Au placard, les Meryl Streep et autres Daniel Day Lewis!
Bref, c’est finalement grâce à ce programme que Scott Mann a pu expurger, l’été passé, les grossièretés de «Fall», réécrire de nouveaux dialogues et laisser son programme agir afin d’obtenir son label PG13. Le tout en deux petites semaines de travail. Et à l’écran, la magie opère totalement: on ne se doute absolument de rien.

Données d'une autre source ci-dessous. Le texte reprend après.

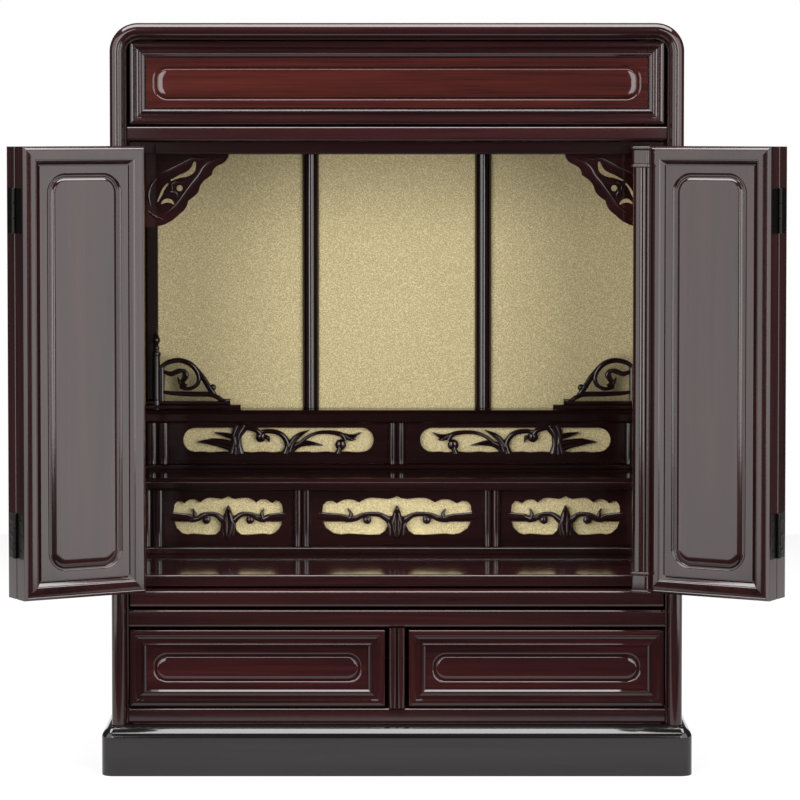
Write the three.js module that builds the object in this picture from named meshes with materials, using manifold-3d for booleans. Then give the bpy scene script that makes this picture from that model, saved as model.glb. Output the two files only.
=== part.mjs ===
// Household altar cabinet: a moulded case on a plinth with folding doors, a stepped dais with pierced
// carvings in front of gold boards, a pull-out tray and two drawers.
// Millimetres. X to the right, Y to the back, Z up. Y = 0 is the plane of the rails, the drawer fronts
// and the closed doors. The doors are built closed and then turned to their open, folded rest.
import * as THREE from 'three';
import { mergeVertices } from 'three/addons/utils/BufferGeometryUtils.js';
import Module from 'manifold-3d';

const wasm = await Module();
wasm.setup();

// Sizes of the case
const seam = 0.3;
const caseWidth = 461;
const caseDepth = 275;
const wall = 11.5;
const cornerRadius = 23;
const bullnoseProud = 8;
const shellSetback = 2;
const liningThickness = 2;
const liningDepth = 15;
const liningFront = -0.5;
const backBoardThickness = 5;
const backBoardRebate = 3;

// Sizes of the plinth
const plinthHeight = 39.5;
const plinthSideOverhang = 7.7;
const plinthFrontOverhang = 18;
const plinthCornerRadius = 10;
const plinthEdgeRadius = 3.5;
const plinthWall = 24;

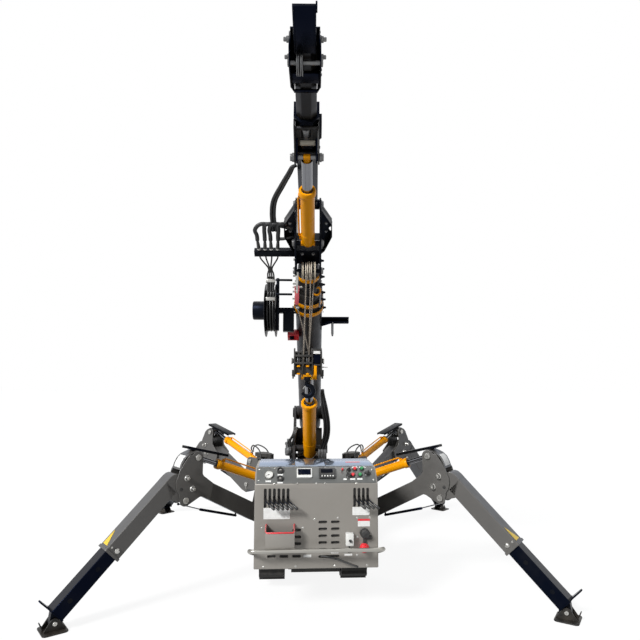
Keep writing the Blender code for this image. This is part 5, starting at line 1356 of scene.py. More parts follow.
def build_leg_details():
    """The pieces of each of the four legs."""
    for label in LEGS:
        place = leg_place(label)
        arm_box(label, place)
        outer_box(label, place)
        slider_box(label, place)
        foot_pad(label, place)
        knuckle_hardware(label, place)
        collar_bolts(label, place)
        foot_pin(label, place)
        leg_stickers(label, place)
        knuckle_cap(label, place)
        leg_ram(label, place)
        gas_strut(label, place)
        leg_guard(label, place)
        leg_hoses(label, place)
        post_details(label, place)


# Superstructure. In the boom's frame X is right, Y runs up along the boom from its pivot and Z is below it.

COLLARS = (1.470, 1.547, 1.624, 1.701, 1.778, 1.855)       # ends of the six collars, along the boom
COLLAR_LONG = 0.028
BOOM_WIDTH = 0.200
BOOM_HEIGHT = 0.230
SECTION_SHRINK = 0.016
SECTION_LAP = 1.300
CONE_SPOTS = (1.455, 1.540, 1.612, 1.690, 1.766, 1.840, 1.915)
BOOM_BODIES = ("boom", "section_2", "section_3", "section_4", "section_5", "section_6", "section_7")
HEAD_PIN = (1.930, 0.165)
SHEAVE_AT = ((-0.035, 0.6), (-0.009, 1.0), (0.017, 1.0), (0.046, 0.6))   # place and share of the full width
SHEAVE_RADIUS = 0.064
LUFF_EYE = (0.900, 0.240)
LUFF_RADIUS = 0.057
LUFF_LONG = 0.580
JIB_FOOT = (2.120, 0.100)
ROPE_RADIUS = 0.0042
ROPE_TURN = 0.0565         # radius of the rope's turn in a sheave's groove
JIB_EYE = (0.690, 0.135)


def loft(bm, rows):
    """A closed skin through rings of points with equal counts, with a cap at each end."""
    rings = [[bm.verts.new(point) for point in row] for row in rows]
    count = len(rings[0])
    for one, two in zip(rings, rings[1:]):
        for k in range(count):
            bm.faces.new((one[k], one[(k + 1) % count], two[(k + 1) % count], two[k]))
    bm.faces.new(rings[0])
    bm.faces.new(rings[-1][::-1])
    made = [v for ring in rings for v in ring]
    bmesh.ops.recalc_face_normals(bm, faces=list({f for v in made for f in v.link_faces}))
    return made


def cylinder_frame(start, end, hinge):
    """A cylinder's frame: X along it, Y along its hinge's axis."""
    start, end = Vector(start), Vector(end)
    ahead = (end - start).normalized()
    side = rightward(hinge)
    side = (side - ahead * side.dot(ahead)).normalized()
    return axes(start, ahead, side, ahead.cross(side))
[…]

Alors modifier quelques lignes de dialogue, c’est une chose. Mais il n’y a pas de raison que Flawless s’arrête là. Extrapolons un peu et imaginons maintenant qu’un réalisateur, peu satisfait de la performance d’un de ses acteurs, demande au programme d’accroître par exemple l’intensité de son regard, d’ajouter une touche d’amertume ou de mélancolie à son jeu… Voilà qui promet quelques solides questions éthiques, mais en dehors de ça, peut-être ne sera-t-il bientôt plus nécessaire de faire appel à une Meryl Streep ou un Daniel Day Lewis pour espérer décrocher un Oscar du meilleur interprète. Peut-être qu’un acteur de seconde zone fera tout aussi bien l’affaire puisqu’on pourra parfaire son travail en postproduction…
Les plateformes de streaming au taquet
En attendant, dans le cadre propre du doublage, Flawless vient d’annoncer avoir déjà signé un contrat avec un gros client (sans être encore en mesure de le nommer) et être également en discussion avec différentes plateformes de streaming pour voir comment leur technologie pourrait y être appliquée. Attention, on ne parle ici que de la synchronisation labiale. Pour la qualité d’interprétation du doublage, c’est un autre débat. Le programme n’est pas (encore) en mesure de synthétiser une voix.
Il y a quelques jours, interviewé par le magazine Syfy, Scott Mann confiait dans un premier temps trouver sa technologie plutôt innovante, avant de revenir quelques lignes plus loin sur ses propos: «Je crois que je me suis montré trop modeste. En réalité, il faut s’attendre à ce qu’elle transforme littéralement toute l’industrie du cinéma. Peut-être pas encore cette année (ndlr: le premier film bénéficiant de la technologie est attendu dans un an), mais assurément dès 2024».